In the early twentieth century, and after a series of devastating storms and calamities that devastated the Midwest, the B&O Railroad adopted what it called “The Good Neighbor Policy.” It evolved from the B&O’s President Daniel Willard’s thinking about the ethical relationship of major railroads with their communities.

For its time, it was both revolutionary and common sense. The B&O’s policy—laid out in ads, statements, and actions—was that the B&O was a good neighbor with substantial resources. It was able to respond quickly and “do the right thing”—whatever that might be.

In times of storm or drought or emergency, the railroad would use its facilities and resources to support communities in need. The Great Flood and Tornado of 1913, which devastated communities from Omaha to Pennsylvania, was an example of how the railroad could help in both the short term and the long term. There were few other resources available. Over time, the B&O provided assistance in dozens of situations across its 5,000 mile system.

Which leads me to my point. What could the railroad industry do, with its immense resources, to help in California?

This is the fantasy part. I am old and feeling utterly helpless as I read and watch the news from California. I am also 3000 miles away. I could help an individual or a family or a community begin to rebuild a life—especially if they had no insurance or had an already precarious existence. How do I and my neighbors make available our extra stuff—the furniture, clothes, kitchen ware, material goods of everyday life—to people living in tents on the other side of the continent?

I understand the logistics of moving material goods from one part of the continent to the west coast. I know the Red Cross thinks that cash is the most effective means of support. I might disagree.

Just with my extra stuff, I could help someone in Paradise at least regain a toehold. That 3000 miles is the problem. It makes no economic sense to ship anything there at UPS or Fedex rates. There is no one on the other end to distribute anything.

What if the railroad industry stepped up? As in, sincerely beginning to deliver material goods to the affected areas in a couple of weeks—because the people there are trying to create new lives out of ashes, and this might be a humane first step?

What if the industry used its immense logistics abilities to establish a couple dozen collection points? That would need to be carefully thought out and managed, but I have to think that the American railroad industry could figure out the details if it wanted to. I know how the B&O Railroad responded a hundred years ago with clarity, purpose, and results—within hours.

I see this as a three-step process, with a lot of questions.

What do people in Butte County (and other places) need?

What can ordinary folks (and hopefully, corporate entities) help with?

How could the railroad industry help deliver it?

I’ll point out that Amtrak stops at Chico, a few dozen miles from Paradise, the epicenter of the devastation.

Is this a California problem, or something of a shared, traditional, American problem—like so many other shared catastrophes that brought out the best in all of us?

And what if this is merely the next in a series of calamities in which we need to forge relationships and depend on the strengths of our connections and economic resources?

In my fantasy vision, I see America’s railroads setting up collection sites to receive contributions of all sorts of things of potential use to people trying to rebuild their lives.

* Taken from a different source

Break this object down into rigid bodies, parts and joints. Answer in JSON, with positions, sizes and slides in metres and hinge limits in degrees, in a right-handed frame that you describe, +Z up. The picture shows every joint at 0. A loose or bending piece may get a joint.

I see flatcars and box cars receiving donated RVs and mobile homes to be made available as temporary housing.

I see low-value but useful bins of warm clothing, household items of all sorts, good working appliances, bedding, and the kinds of things that might help people get through the winter loaded into boxcars and headed west from strategic points around the nation.

I see our railroads handling this freight free, on an expedited basis, as a public service. And I see our railroads issuing a challenge: Let the RV industry in Indiana contribute 1000 units, and America’s railroads will deliver them as part of its contribution to recovery.

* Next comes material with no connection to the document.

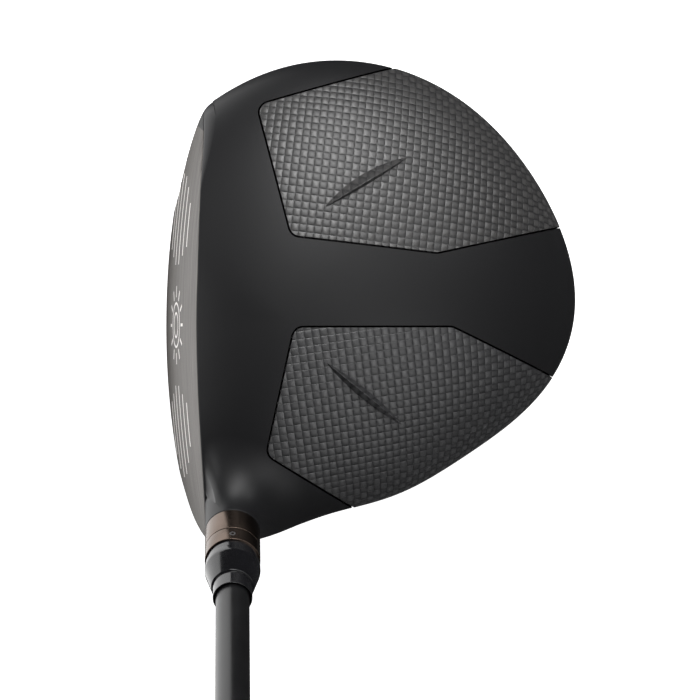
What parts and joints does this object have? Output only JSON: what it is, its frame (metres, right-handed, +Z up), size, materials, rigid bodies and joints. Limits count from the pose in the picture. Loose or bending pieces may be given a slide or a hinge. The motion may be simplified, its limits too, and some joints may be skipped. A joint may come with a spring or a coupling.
{
  "type": "golf driver",
  "caption": "Right-handed golf driver: hollow head with woven crown panels, bulged face, adjustable hosel sleeve, screw-in sole weights, long tapered shaft and rubber grip.",
  "frame": {"origin": "lowest point of the sole, under the top of the crown, with the club soled at address", "axes": "+Z up, -Y the way the face looks, -X towards the toe, +X towards the heel and the grip"},
  "size_m": [0.6933, 0.1097, 0.9966],
  "materials": {
    "body_paint": "satin",
    "face_metal": "satin",
    "carbon": "satin",
    "steel": "satin",
    "nylon": "satin",
    "bronze": "satin",
    "ferrule_black": "gloss",
    "shaft_black": "satin",
    "grip_rubber": "matte",
    "tape": "matte",
    "weight_metal": "satin"
  },
  "bodies": {
    "club": {"shaft": "shaft_black", "shaft_tip_plug": "nylon", "sleeve": "bronze", "ferrule": "ferrule_black", "grip": "grip_rubber", "grip_tape": "tape", "grip_cap": "grip_rubber"},
    "head": {"body_shell": "body_paint", "face_plate": "face_metal", "crown_panel_toe": "carbon", "crown_panel_heel": "carbon", "bolt_retainer": "nylon"},
    "setting_ring": {"setting_ring": "bronze"},
    "bolt_washer": {"bolt_washer": "steel"},
    "hosel_bolt": {"hosel_bolt": "steel"},
    "weight_ring_toe": {"weight_ring_toe": "nylon"},
    "weight_toe": {"weight_toe": "weight_metal"},
    "weight_ring_heel": {"weight_ring_heel": "nylon"},
    "weight_heel": {"weight_heel": "weight_metal"},
    "weight_ring_rear": {"weight_ring_rear": "nylon"},
    "weight_rear": {"weight_rear": "weight_metal"}
  },
  "joints": [
    {"name": "head_release", "type": "slide", "parent": "club", "child": "head", "axis": [-0.515, 0, -0.8572], "range_m": [0, 0.036]},
    {"name": "ring_index", "type": "hinge", "parent": "club", "child": "setting_ring", "pos_m": [0.05572, -0.016, 0.06395], "axis": [0.515, 0, 0.8572], "range_deg": [0, 315]},
    {"name": "bolt_travel", "type": "slide", "parent": "head", "child": "bolt_washer", "axis": [-0.515, 0, -0.8572], "range_m": [0, 0.008]},
    {"name": "bolt_turn", "type": "hinge", "parent": "bolt_washer", "child": "hosel_bolt", "pos_m": [0.0276, -0.016, 0.01714], "axis": [-0.515, 0, -0.8572], "range_deg": [0, 3600]},
    {"name": "weight_toe_travel", "type": "slide", "parent": "head", "child": "weight_ring_toe", "axis": [-0.4598, -0.011, -0.8879], "range_m": [0, 0.0065]},
    {"name": "weight_toe_turn", "type": "hinge", "parent": "weight_ring_toe", "child": "weight_toe", "pos_m": [-0.044, 0.006, 0.01022], "axis": [-0.4598, -0.011, -0.8879], "range_deg": [0, 2340]},
    {"name": "weight_heel_travel", "type": "slide", "parent": "head", "child": "weight_ring_heel", "axis": [0.7276, 0.1293, -0.6737], "range_m": [0, 0.0065]},
    {"name": "weight_heel_turn", "type": "hinge", "parent": "weight_ring_heel", "child": "weight_heel", "pos_m": [0.036, 0.018, 0.01734], "axis": [0.7276, 0.1293, -0.6737], "range_deg": [0, 2340]},
    {"name": "weight_rear_travel", "type": "slide", "parent": "head", "child": "weight_ring_rear", "axis": [-0.0459, 0.395, -0.9175], "range_m": [0, 0.0065]},
    {"name": "weight_rear_turn", "type": "hinge", "parent": "weight_ring_rear", "child": "weight_rear", "pos_m": [-0.006, 0.055, 0.01026], "axis": [-0.0459, 0.395, -0.9175], "range_deg": [0, 2340]}
  ],
  "couplings": [
    {"joint": "bolt_turn", "follows": "bolt_travel", "rad_per_m": 7854},
    {"joint": "weight_toe_turn", "follows": "weight_toe_travel", "rad_per_m": 6283.2},
    {"joint": "weight_heel_turn", "follows": "weight_heel_travel", "rad_per_m": 6283.2},
    {"joint": "weight_rear_turn", "follows": "weight_rear_travel", "rad_per_m": 6283.2}
  ]
}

I see our railroads moving food, fuel, building materials, and critical needs from wherever they are to wherever they need to be at cost or even for free—because it simply is the right thing to do in this kind of emergency. There is a time to bow to the Lords of Wall Street—and there is a time to do the right thing.

The effort may make no immediate economic sense. But it could be a precedent or lever. I hate to suggest a kind of shame factor. But if America’s railroads were willing to pitch in and move significant quantities of important relief freight—on an expedited basis—would that in turn induce other industries (food, fuel, materials) to likewise display some social consciousness and generosity?

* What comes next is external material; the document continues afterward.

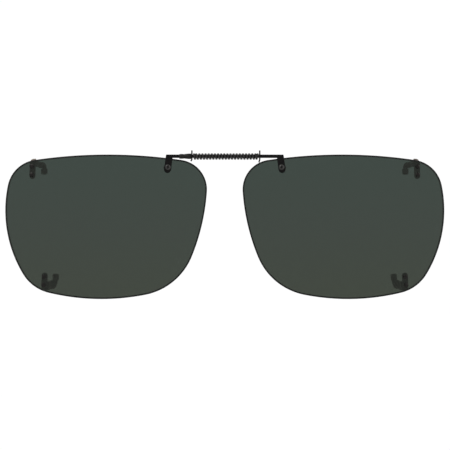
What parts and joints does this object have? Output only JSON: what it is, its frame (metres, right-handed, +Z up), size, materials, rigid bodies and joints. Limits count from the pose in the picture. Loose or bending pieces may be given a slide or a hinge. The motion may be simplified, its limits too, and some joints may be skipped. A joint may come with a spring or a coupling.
{
  "type": "clip-on sunglasses",
  "caption": "Rimless tinted clip-on sunglasses whose lenses pull apart on a sprung wire bridge so that small hooks grip the glasses behind.",
  "frame": {"origin": "midway between the lenses, at the height of their boxed centres, in the plane where the wearer's glasses rest", "axes": "+X towards the lens on the right as seen from the front, +Y back towards the wearer, +Z up"},
  "size_m": [0.1264, 0.0109, 0.0426],
  "materials": {
    "lens": "polished grey-green tint",
    "blackened_metal": "blackened, satin",
    "bronzed_metal": "dark bronze, satin",
    "spring_wire": "dark spring wire",
    "sleeve_vinyl": "smoky soft vinyl",
    "bush_nylon": "translucent natural nylon"
  },
  "bodies": {
    "left_side": {"left_lens": "lens", "left_upper_hook": "bronzed_metal", "left_upper_hook_sleeve": "sleeve_vinyl", "left_upper_hook_outer_rivet": "blackened_metal", "left_upper_hook_inner_rivet": "blackened_metal", "left_lower_hook": "bronzed_metal", "left_lower_hook_sleeve": "sleeve_vinyl", "left_lower_hook_outer_rivet": "blackened_metal", "left_lower_hook_inner_rivet": "blackened_metal", "left_arm": "blackened_metal", "left_arm_screw": "blackened_metal", "left_arm_nut": "blackened_metal", "left_arm_bush": "bush_nylon", "stop_bead": "blackened_metal", "right_end_plate": "blackened_metal", "bridge_spring": "spring_wire"},
    "right_side": {"right_lens": "lens", "right_upper_hook": "bronzed_metal", "right_upper_hook_sleeve": "sleeve_vinyl", "right_upper_hook_outer_rivet": "blackened_metal", "right_upper_hook_inner_rivet": "blackened_metal", "right_lower_hook": "bronzed_metal", "right_lower_hook_sleeve": "sleeve_vinyl", "right_lower_hook_outer_rivet": "blackened_metal", "right_lower_hook_inner_rivet": "blackened_metal", "right_arm": "blackened_metal", "right_arm_screw": "blackened_metal", "right_arm_nut": "blackened_metal", "right_arm_bush": "bush_nylon", "left_end_plate": "blackened_metal", "guide_collar": "blackened_metal"}
  },
  "joints": [
    {"name": "bridge_slide", "type": "slide", "parent": "left_side", "child": "right_side", "axis": [1, 0, 0], "range_m": [0, 0.007], "stiffness_N_per_m": 250, "springref_m": -0.004, "deforming": ["bridge_spring"]}
  ]
}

I realize this is a fantasy. I see no reason why the railroad industry would find any of this useful, especially in today’s corporate climate.

I’ll just suggest that there was a time, a century ago, when at least one railroad understood that it had responsibilities as part of a larger social, economic, and cultural community. If the B&O had survived and somehow made it to the West Coast, I believe it would have been asking how it could be of help.

Today’s railroad industry could do so much more—and burnish its credentials—if it cared to.

Unfortunately. I see nothing of the sort happening. The Good Neighbor Policy evaporated long ago.